Sturridge's absence has left a complete vacuum of quality in attack. Both Mario Balotelli and Rickie Lambert have been a disaster in their inaugural Anfield seasons since arriving from Milan and Southampton, while Fabio Borini has done little to convince that he's deserving of a run in the first team.
Playing Sterling through the middle as a false nine is an experiment that showed promise when first implemented, but little progress has been made since – evident by his goal tally of seven in 29 league starts. Sterling's problem isn't positioning, vision or a lack of motivation, but indecisiveness inside the box.
Does Rodgers know his best team?
With so many players coming into the club last summer, a period of adjustment was always to be expected. Simply, no one anticpated Liverpool doing as well this season as they did in the last. But nine months on, Rodgers still seems unsure of which players deserve a regular place in the team.
Of the new arrivals, only Can and Alberto Moreno have managed to secure a regular place in the XI, and even then Can's inclusion (if we were to be cynical) could be seen as a happy accident given how few options at centre-back were available to Rodgers at the time.
Not everything can be laid at the manager's door.
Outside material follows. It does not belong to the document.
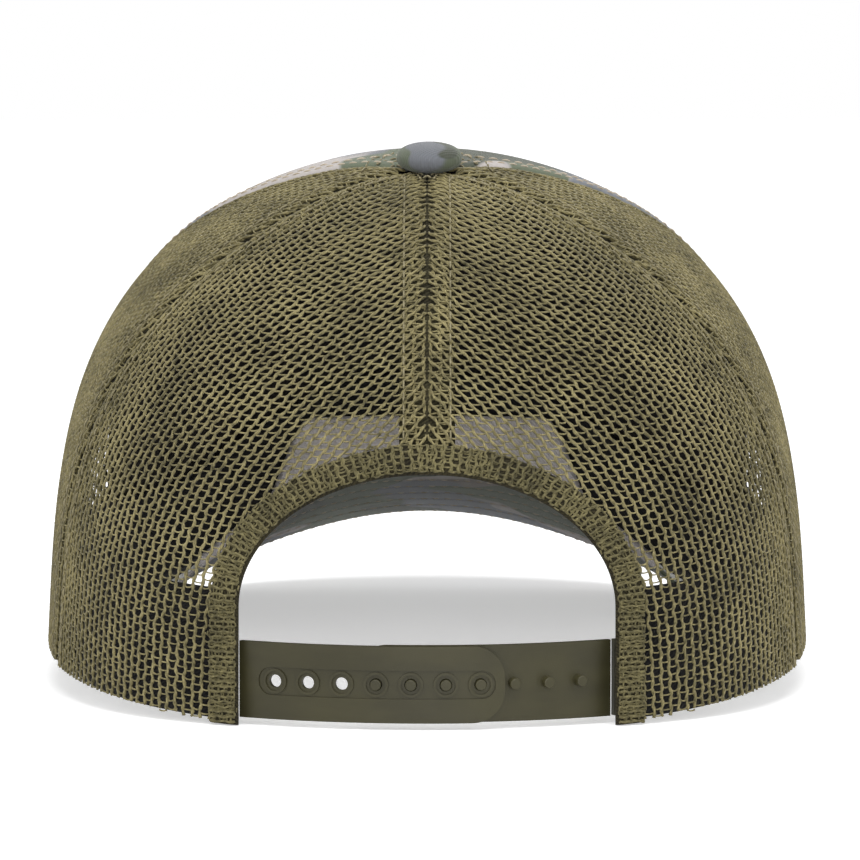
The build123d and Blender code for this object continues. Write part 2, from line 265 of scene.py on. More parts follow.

One of the reasons Liverpool have been without a regular first-team unit is because the vast majority of the newcomers haven't performed to their potential.
Adam Lallana and Lazar Markovic have shown glimpses of excellence, but nowhere near the level they reached with Southampton and Benfica. The same can be said for Dejan Lovren and Javier Manquillo.
As Tottenham demonstrated after the sale of Gareth Bale, a bedding-in period is only natural after an influx of new players. Waiting an entire season for consistent results, however, is too long for Liverpool fans.